Das kann man natürlich erst sagen, wenn das Festival vorbei ist. Es gab bei Kinos und Veranstaltern in Brandenburg, hier reicht die Bandbreite vom regionalen Kino bis zur Uni Viadrina, großes Interesse, Teil des Programms zu sein. Das ist ein gutes Zeichen. Dieses Jahr sind wir mit Veranstaltungen im Land Brandenburg in Eberswalde, Frankfurt (Oder) und Fürstenwalde vertreten, im Sommer noch in Cottbus. In der Landeshauptstadt Potsdam läuft das gesamte Programm sowieso. Es wäre noch mehr drin gewesen, aber dafür reichten die Kapazitäten leider nicht. Das Interesse ist toll und stimmt zuversichtlich, sicher bleiben wir auch in Zukunft ein jüdisches Filmfestival für das gesamte Land Brandenburg.

Ist die Finanzierung des JFBB gesichert?
Als jüdisches Filmfestival haben wir das Glück, dass wir eine gesicherte Finanzierung über die BKM (Beauftragte der Bundesregierung für Kultur und Medien, Anm.d.Red.) haben – zwar nicht endlos, aber über drei Jahre. Damit haben wir schon einmal eine Basis. Mit dem Medienboard Berlin Brandenburg haben wir außerdem einen zuverlässigen Förderer. Weitere sind ebenfalls dabei. Trotz alledem müssen auch wir jedes Jahr neue Anträge stellen, aufgrund unserer Konzepte. Es wird von uns erwartet, dass wir uns Gedanken über innovative, relevante Programmideen machen.

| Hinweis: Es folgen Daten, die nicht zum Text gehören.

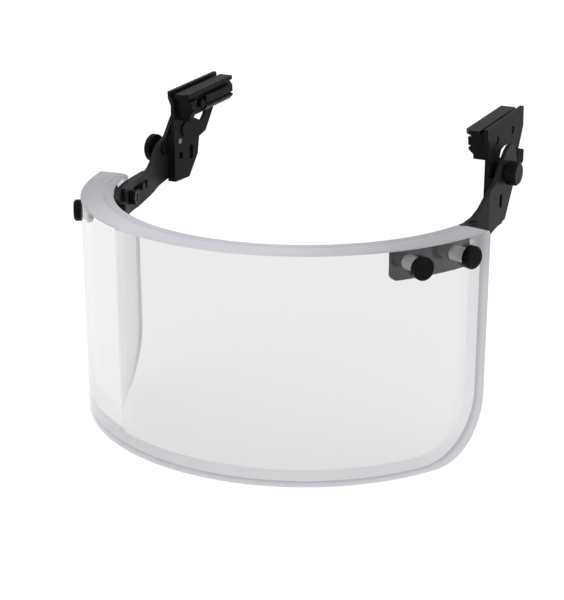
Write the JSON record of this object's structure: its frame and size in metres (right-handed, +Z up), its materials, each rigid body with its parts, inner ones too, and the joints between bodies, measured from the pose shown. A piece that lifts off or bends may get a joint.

Für das jüdische Kino gibt es viele Definitionen. Wie lautet die Ihre?
Dies ist eine Frage, die wir auch im Programmkollektiv ständig diskutieren. Was man grundsätzlich sagen kann: Es thematisiert alle Erfahrungen, in allen Richtungen, also Kultur, Geschichte, Humor und Religion. Eine eindeutige Definition gibt es nicht. Es beruht auf der Erfahrung und hat immer streitbare, ungewöhnliche Perspektiven.